What is $\lim_{n\to \infty }\left(\sqrt[\leftroot{-2}\uproot{2}n+1]{(n+1)!}-\sqrt[\leftroot{-2}\uproot{2}n]{n!}\right)$? So recently a friend asked me to compute this limit: 
$$\lim_{n\to \infty }\left(\sqrt[\leftroot{-2}\uproot{2}n+1]{(n+1)!}-\sqrt[\leftroot{-2}\uproot{2}n]{n!}\right)$$
Question : Does the limit exist? If yes is it finite and if yes what is its value?
How do we solve this?
Edit:
Note: I am only familiar with only basics of limit solving(upto  L'Hôpital's rule) and have reasons to believe that this limit can be solved using these methods.

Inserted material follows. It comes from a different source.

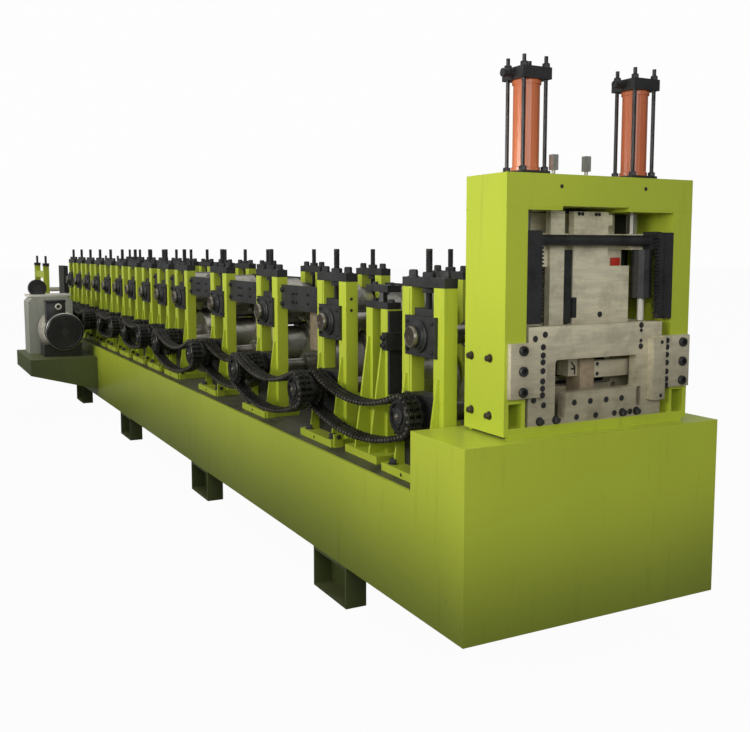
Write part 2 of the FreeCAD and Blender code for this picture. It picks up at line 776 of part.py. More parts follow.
def shaft_ends():
    """Bearing cover and shaft end on the near side of each upper shaft."""
    body = station_body("shaft_ends")
    face = STAND_REACH + s.post_depth / 2 + s.block_plate_thickness
    sketch = sketch_on(body, "XZ_Plane", face)
    outline(sketch, round_corners(0, s.upper_axis, s.cover_radius, ROLL_SIDES))
    cover = pad(body, sketch, s.cover_thickness)
    sketch = sketch_on(body, "XZ_Plane", face + s.cover_thickness)
    outline(sketch, round_corners(0, s.upper_axis, s.shaft_radius, SHAFT_SIDES))
    stub = pad(body, sketch, s.shaft_end_length)
    repeat(body, [cover, stub], [along_stations(body)])


# Chain drive: each chain runs in the inner or the outer lane, in turn, from one stand to the next


def wheel_corners(along=0):
    """The toothed outline of a sprocket on a lower shaft."""
    teeth = int(s.sprocket_teeth.value)
    corners = []
    for index in range(teeth * 2):
        radius = s.sprocket_tip_radius if index % 2 else s.sprocket_root_radius
        angle = math.tau * index / (teeth * 2)
        corners.append((along + radius * math.cos(angle), s.lower_axis + radius * math.sin(angle)))
    return corners


def sprockets():
    """Wheels with hubs on the lower shafts: one lane wide at the exit, both lanes wide on all the others."""
    lane = LINE_MIDDLE - NEAR - s.lane_place
    body = station_body("sprockets")
    sketch = sketch_on(body, "XZ_Plane", lane)
    outline(sketch, wheel_corners())
    wheel = pad(body, sketch, s.lane_width, reverse=True)
    sketch = sketch_on(body, "XZ_Plane", lane - s.lane_width)
    outline(sketch, round_corners(0, s.lower_axis, s.hub_radius, SHAFT_SIDES))
    hub_length = lane - s.lane_width - (STAND_REACH + s.post_depth / 2 + s.block_plate_thickness)
    hub = pad(body, sketch, hub_length, reverse=True)
    repeat(body, [wheel, hub], [along_stations(body)])
    sketch = sketch_on(body, "XZ_Plane", lane + s.lane_gap + s.lane_width)
    outline(sketch, wheel_corners(-s.wide_pitch))
    wheel = pad(body, sketch, s.lane_gap + s.lane_width, reverse=True)
    repeat(body, [wheel], [along_stations(body, 1)])


def arc_points(middle, radius, start, stop, steps):
    """Points on an arc, from a start to a stop angle."""
    points = []
    for index in range(steps + 1):
        angle = start + (stop - start) * index / steps
        points.append((middle[0] + radius * math.cos(angle), middle[1] + radius * math.sin(angle)))
    return points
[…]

If you could keep your answer simple that should help.
Update
Here is where I have gotten so far 
$$ \lim_{n\to \infty} (n+1)! ^{1\over n+1} - (n)! ^{1\over n}$$ 
Can be written as
$$ \lim_{n\to \infty}[1*2*3*...(n+1)]^{1\over n+1}  - [1*2*3*...n] ^{1\over n}$$ 
$$\implies \lim_{n\to \infty} [(n+1)[{1 \over n+1}* {2 \over n+1}  * {3\over n+1}...* {n+1 \over n+1}]^{1 \over n+1} - (n)[{1 \over n}* {2 \over n}  * {3\over n}...* {n\over n}]^{1 \over n} ]$$
(Factoring n+1 out of first expression and n from second.)
$$\implies  \lim_{n\to \infty} [(n+1) e^{{1 \over n+1} (\sum_{r=1}^{n+1}ln({r\over n+1}))} - (n) e^{{1 \over n} (\sum_{r=1}^{n}ln({r\over n}))}  ]$$
From here I think second limit can be solved as a integral(limit of a sum) but I cannot solve first. How can I proceed further?
Thanks!
 A: We can provide a more elementary approach, assuming the limit exists.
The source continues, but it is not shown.